Regardless of how an opportunity zone looks now, nothing in the program as currently constituted ensures that the growth it is meant to spur will have positive effects on current residents. In areas like North Broad that are at risk of gentrification and displacement of those who can’t afford higher property taxes or rents, opportunity zone investment could accelerate those processes, which Fadullon acknowledged as a “danger.”

But if the city is limited in what it can do to stem the tide of unregulated opportunity zone investment, it could potentially have more impact by adding more incentives to try to influence where and what kind of development gets off the ground.

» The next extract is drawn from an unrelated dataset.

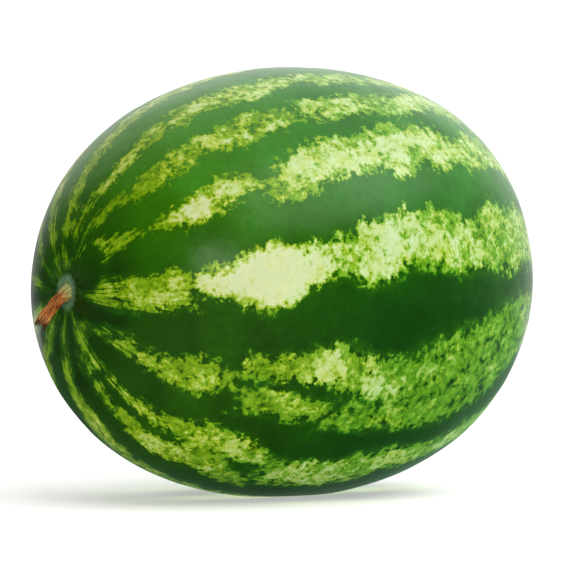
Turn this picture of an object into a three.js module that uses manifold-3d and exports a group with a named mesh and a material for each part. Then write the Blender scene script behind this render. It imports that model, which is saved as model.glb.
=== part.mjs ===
// A whole watermelon lying on its side, with the dried stub of its vine still on it.
//
// Millimetres, +Z up. The long axis lies along X: the stem end is at -X, the blossom end at +X.
// The origin is the middle of the small flat spot that the fruit rests on.

import * as THREE from 'three';
import { mergeVertices } from 'three/addons/utils/BufferGeometryUtils.js';
import Module from 'manifold-3d';

// Fruit: half its length, and its radius half way along
const HALF_LENGTH = 151;
const GIRTH_RADIUS = 125.4;
// The blossom end is a little fuller than the stem end, and both shoulders fill out past an ellipse
const TAPER = 0.029;
const FULLNESS = 0.12;
// The long axis climbs slightly towards the blossom end: rise per millimetre of length
const AXIS_RISE = 0.027;
// The fruit is flattened by this much where it bears on the ground
const SPOT_SAG = 2.2;
// Shallow hollows round the stem and at the blossom scar: depth in the middle, and how wide they fade
const STEM_HOLLOW = { depth: 4.0, reach: 17 };
const BLOSSOM_HOLLOW = { depth: 2.5, reach: 12 };
const FRUIT_RINGS = 38;
const FRUIT_SIDES = 60;

// Stub: its middle line runs straight out of the hollow and then droops. Offsets from the hollow's floor
const STUB_ROOT_INSIDE = 3;
const STUB_ELBOW = { out: 8.5, down: 2.5 };
const STUB_TIP = { out: 19.5, down: 19.5 };
const STUB_NECK_RADIUS = 3.6;
const STUB_FOOT_RADIUS = 6.2;
const STUB_FOOT_FADE = 0.16;
const STUB_TIP_SWELL = 0.5;
const STUB_RIDGES = 5;
const STUB_RIDGE_DEPTH = 0.09;
const STUB_STEPS = 14;
const STUB_SIDES = 30;

// Clearance between the stub's foot and the fruit's skin
const CLEARANCE = 0.3;

const wasm = await Module();
wasm.setup();

// A three.js geometry as a manifold solid: shared corners merged, and the slivers left at the poles dropped
function solidOf(geometry) {
  const bare = geometry.clone();
  bare.deleteAttribute('normal');
  bare.deleteAttribute('uv');
  const merged = mergeVertices(bare, 1e-3);
  const corners = merged.index.array;
  const kept = [];
  for (let i = 0; i < corners.length; i += 3) {
    const [a, b, c] = corners.slice(i, i + 3);
    if (a !== b && b !== c && c !== a) kept.push(a, b, c);
  }
  return new wasm.Manifold(new wasm.Mesh({
    numProp: 3,
    vertProperties: new Float32Array(merged.attributes.position.array),
    triVerts: new Uint32Array(kept),
  }));
}

function geometryOf(solid) {
  const mesh = solid.getMesh();
  const geometry = new THREE.BufferGeometry();
  geometry.setAttribute('position', new THREE.BufferAttribute(mesh.vertProperties, 3));
  geometry.setIndex(new THREE.BufferAttribute(mesh.triVerts, 1));
  geometry.computeVertexNormals();
  return geometry;
}

// How far a hollow pulls the skin in, at a distance from the long axis
function dent(hollow, radius) {
  return hollow.depth * Math.exp(-((radius / hollow.reach) ** 2));
}

// One point of the fruit's outline: turn runs from 0 at the stem to pi at the blossom scar
function outlinePoint(turn) {
  const along = -Math.cos(turn);
  const radius = GIRTH_RADIUS * Math.sin(turn) * (1 + TAPER * along + FULLNESS * along ** 2);
  const hollows = along < 0 ? dent(STEM_HOLLOW, radius) : -dent(BLOSSOM_HOLLOW, radius);
  return new THREE.Vector2(radius, HALF_LENGTH * along + hollows);
}

// The grown body: the outline turned about the long axis, then sheared so that the axis climbs
function grownBody() {
  const outline = [];
  for (let ring = 0; ring <= FRUIT_RINGS; ring += 1) {
    outline.push(outlinePoint(Math.PI * ring / FRUIT_RINGS));
  }
  outline[0].x = 0;
  outline[FRUIT_RINGS].x = 0;
  const body = new THREE.LatheGeometry(outline, FRUIT_SIDES);
  body.rotateZ(-Math.PI / 2);
  body.applyMatrix4(new THREE.Matrix4().makeShear(0, AXIS_RISE, 0, 0, 0, 0));
  return body;
}

// Where the underside is lowest: the taper moves it from half way along to one side, the climb to the other
const lowestX = HALF_LENGTH * (TAPER - AXIS_RISE * HALF_LENGTH / GIRTH_RADIUS) / (1 - 2 * FULLNESS);

// The body stood on the ground: its lowest point goes to the origin, and then down by the sag
const body = grownBody();
body.computeBoundingBox();
const lift = -body.boundingBox.min.z - SPOT_SAG;
body.translate(-lowestX, 0, lift);

// The floor of the stem hollow, where the long axis leaves the body
const poleX = -HALF_LENGTH + STEM_HOLLOW.depth;
const stemPole = new THREE.Vector3(poleX - lowestX, 0, AXIS_RISE * poleX + lift);

// Everything above the ground, as a block larger than the fruit
function aboveGround() {
  const side = 4 * HALF_LENGTH;
  const block = new THREE.BoxGeometry(side, side, side);
  block.translate(0, 0, side / 2);
  return block;
}

function makeFruit() {
  const flattened = solidOf(body).intersect(solidOf(aboveGround()));
  const skin = new THREE.MeshStandardMaterial({ color: 0x2f6b22, roughness: 0.4, metalness: 0 });
  const mesh = new THREE.Mesh(geometryOf(flattened), skin);
  mesh.name = 'fruit';
  return mesh;
}

// The stub's radius at a fraction of its length and an angle round it
function stubRadius(fraction, angle) {
  const foot = (STUB_FOOT_RADIUS - STUB_NECK_RADIUS) * Math.exp(-((fraction / STUB_FOOT_FADE) ** 2));
  const swell = STUB_TIP_SWELL * fraction ** 3;
  const ridge = 1 + STUB_RIDGE_DEPTH * Math.cos(STUB_RIDGES * angle);
  return (STUB_NECK_RADIUS + foot + swell) * ridge;
}

// A closed cylinder bent along the stub's middle line, and cut back from the fruit's skin
function makeStem() {
  const line = new THREE.CubicBezierCurve3(
    stemPole.clone().add(new THREE.Vector3(STUB_ROOT_INSIDE, 0, 0)),
    stemPole,
    stemPole.clone().add(new THREE.Vector3(-STUB_ELBOW.out, 0, -STUB_ELBOW.down)),
    stemPole.clone().add(new THREE.Vector3(-STUB_TIP.out, 0, -STUB_TIP.down)),
  );
  const sideways = new THREE.Vector3(0, 1, 0);
  const geometry = new THREE.CylinderGeometry(1, 1, 1, STUB_SIDES, STUB_STEPS);
  const position = geometry.attributes.position;
  const point = new THREE.Vector3();
  for (let i = 0; i < position.count; i += 1) {
    point.fromBufferAttribute(position, i);
    const fraction = point.y + 0.5;
    const angle = Math.atan2(point.z, point.x);
    const reach = Math.hypot(point.x, point.z) * stubRadius(fraction, angle);
    const upwards = new THREE.Vector3().crossVectors(sideways, line.getTangent(fraction));
    line.getPoint(fraction, point);
    point.addScaledVector(sideways, reach * Math.cos(angle));
    point.addScaledVector(upwards, reach * Math.sin(angle));
    position.setXYZ(i, point.x, point.y, point.z);
  }
  const skinWithClearance = solidOf(body).translate([-CLEARANCE, 0, 0]);
  const stub = solidOf(geometry).subtract(skinWithClearance);
  const bark = new THREE.MeshStandardMaterial({ color: 0x8a5a2c, roughness: 0.85, metalness: 0 });
  const mesh = new THREE.Mesh(geometryOf(stub), bark);
  mesh.name = 'stem';
  return mesh;
}

const group = new THREE.Group();
group.add(makeFruit(), makeStem());

export default group;
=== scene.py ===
import math

import bpy
import numpy as np
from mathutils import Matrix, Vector


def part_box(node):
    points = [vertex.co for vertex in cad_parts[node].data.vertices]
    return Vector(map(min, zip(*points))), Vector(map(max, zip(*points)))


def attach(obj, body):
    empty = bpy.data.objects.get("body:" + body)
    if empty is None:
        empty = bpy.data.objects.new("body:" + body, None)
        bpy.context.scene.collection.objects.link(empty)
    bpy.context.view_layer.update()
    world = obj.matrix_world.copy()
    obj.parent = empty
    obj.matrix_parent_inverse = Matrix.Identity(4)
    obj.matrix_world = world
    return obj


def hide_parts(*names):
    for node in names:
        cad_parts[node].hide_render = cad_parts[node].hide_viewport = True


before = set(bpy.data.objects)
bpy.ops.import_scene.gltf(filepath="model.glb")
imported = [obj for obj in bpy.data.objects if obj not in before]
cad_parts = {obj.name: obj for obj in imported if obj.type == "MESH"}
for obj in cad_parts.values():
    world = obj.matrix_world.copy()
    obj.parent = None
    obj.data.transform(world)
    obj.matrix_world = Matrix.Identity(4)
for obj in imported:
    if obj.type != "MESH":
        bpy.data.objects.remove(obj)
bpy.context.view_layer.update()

# ---------------------------------------------------------------------------
# Sizes and places, in metres. The fruit lies along X with its stem end at -X, and rests on z = 0.
# ---------------------------------------------------------------------------

MM = 0.001

# The grown body, as the solid part has it
HALF_LENGTH = 151 * MM
GIRTH_RADIUS = 125.4 * MM
TAPER = 0.029
FULLNESS = 0.12
AXIS_RISE = 0.027
STEM_HOLLOW_DEPTH = 4.0 * MM
STEM_HOLLOW_REACH = 17 * MM
BLOSSOM_HOLLOW_DEPTH = 2.5 * MM
BLOSSOM_HOLLOW_REACH = 12 * MM
FRUIT_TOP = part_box("fruit")[1][2]
MIDDLE_X = HALF_LENGTH * (AXIS_RISE * HALF_LENGTH / GIRTH_RADIUS - TAPER) / (1 - 2 * FULLNESS)
MIDDLE_Z = FRUIT_TOP - GIRTH_RADIUS
STEM_POLE = Vector((MIDDLE_X - HALF_LENGTH + STEM_HOLLOW_DEPTH, 0,
                    MIDDLE_Z - AXIS_RISE * (HALF_LENGTH - STEM_HOLLOW_DEPTH)))
BLOSSOM_POLE = Vector((MIDDLE_X + HALF_LENGTH - BLOSSOM_HOLLOW_DEPTH, 0,
                       MIDDLE_Z + AXIS_RISE * (HALF_LENGTH - BLOSSOM_HOLLOW_DEPTH)))

# The middle of the pale spot underneath, where the fruit lay on the soil
SOIL_SPOT = Vector((MIDDLE_X, 12 * MM, 0))

# How finely the rind and the stub are meshed
RIND_SIDES = 384
RIND_RINGS = 250
STUB_POINTS = 48
CORE_SIDES = 72
FIBRE_SIDES = 7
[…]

“If [developers] are close to being able to pencil [a project] but need a little assistance and are willing to do something with community benefits, then we would like to talk to developers to help get those deals done,” Fadullon said.

If a developer is considering a multifamily project, Fadullon will look to add some public assistance in exchange for assurances that such a project would include affordable units. In the case of retail development, she expressed similar willingness to incentivize populating a project with locally owned or staffed businesses.

Philadelphia has experienced its recent revival as a value option compared to New York or Washington, D.C., but a market-rate development boom driven by opportunity zones could have the potential to negate that advantage, Fadullon said.

The city does not plan on making any official comments or suggestions in the refinement process of the opportunity zone guidance, but Fadullon has been in contact with several private organizations that will be part of the conversation. Neither she nor Miller are optimistic that the Trump administration will add restrictions or protections at a federal level. For now, all anyone can do is keep their fingers crossed.

“We’re kind of looking at it both as an exciting time, because it would be great to attract additional capital to Philly, but also using our peripheral vision to see where this investment is going to come from and ensure it does as little harm as possible,” Fadullon said.